El género humano nos acoge a todos, a todos los humanos. Si buscamos lo natural, eso es lo natural. Ni es natural inventarse diferencias de raza, género, lengua o creencias entre humanos, ni lo es tratar como humanos o incluso con mayor atención que a los humanos a los que no lo son.
Si alguien me pidiera que me definiese diría que soy humanista en lo vital y relativista en lo esencial, y si me pidiese que fuese más concreto en cuestiones políticas o de género diría simplemente que en cuestiones, de filosofía, política, ética e incluso gastronomía mi género es el género humano, y el género humano es la internacional. Puede que lo que acabo de decir parezca una sinsorgez, una fuga por la tangente o, en su caso, una obviedad. Sin embargo tiene todo en su conjunto más enjundia de lo que parece.

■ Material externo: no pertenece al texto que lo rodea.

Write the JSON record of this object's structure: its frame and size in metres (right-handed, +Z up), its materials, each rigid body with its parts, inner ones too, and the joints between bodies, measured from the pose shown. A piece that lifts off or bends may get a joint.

Cuando digo que mi género es el género humano aludo más a la acepción taxonómica del término que a cualquiera de las otras. Cuando hablo de humanismo lo hago tambien, en cierto modo, sustentándome en ese sentimiento de pertenencia al género humano como principio. Un principio, por otra parte natural, que a veces tengo la impresión de que hay quien o bien por ignorancia o bien por deslealtad a su género, al humano, pretende desvirtuar, trasgredir y en definitiva alterar. Da la impresión a veces de que se busca trastocar el orden natural de las cosas invocando precisamente un orden presuntamente natural que sin embargo no es real. La naturaleza no es, tal como entendemos nosotros el orden, ordenada, y en ningún caso es buena o mala, justa o injusta, cruel o altruista. Las naturaleza no tiene principios morales ni se guía por criterios éticos. Su orden no busca la armonía, sino muy a menudo simplemente la superviviencia de los propios, lo que, paradójicamente es a menudo, la mejor garantía para la existencia de los otros.
¿Y qué es lo propio? se preguntará alguien. Y ahí volvemos a la taxonomía.
La taxonomía es el arte de clasificar cosas. Esa habilidad tan divertida que vemos a veces en las películas en boca de eruditos decimonónicos empeñados en clasificar mariposas, peces, plantas o escarabajos. Como todas las clasificaciones es un marco conceptual, no un precepto, pero bien es cierto que conocerla, especialemente en su dimensión jerárquica, ayuda a comprender un poco a la naturaleza e incluso a las reacciones, instintos y comportamientos de las cosas vivas. Somos homo sapiens sapiens, una subespecie de la especie Homo Sapiens, del Género humano. Para llegar a la rama donde está, por ejemplo, un gato, tendríamos que subir nada menos que doce niveles dentro de los 27 más o menos en que se subdivide el arbol taxonómico, hasta llegar a los placentalia, y de ahí volver a descender hasta la subespecie de los Felis Silvestris Catus o Felis Silvestris Domesticus.
Lo propio de los humanos es pues, el género humano, y eso nos incluye a nosotros, los homo sapiens sapiens, y a nuestros primos desaparecidos en combate evolutivo, los homo sapiens idaltus y los homo neandhertalensis. Hasta ahí llega la ciencia propiamente dicha clasificando. Y ahí nos quedamos quienes nos empeñamos en ser todos igualmente desiguales dentro de nuestro humano género. Pero no quienes se empeñan en buscar diferencias que no son de género humano sino de degenerados humanos. Diferencias con las que tratan de justificar lo injustificable aludiendo a razas, a géneros sexuales, y hasta a idiomas o marcas culturales varias para clasificar entre buenos y malos, propios y ajenos. Pero tampoco quienes, ignorando que estas jerarquías son fruto de milenios de evolución por ramas separadas, de pronto tratan como iguales e incluso como más cercanos que sus colegas de género a perros, conejos y gatos, corderos y en general a todo el reino animal pro extensión, a todo el reino menos a uno de sus géenros, el humano. Yo por ahí no paso. Ni por un lado ni por el otro. Ni por exceso ni por defecto. Me quedo, como decía al principio, al lado del género humano, mi único género.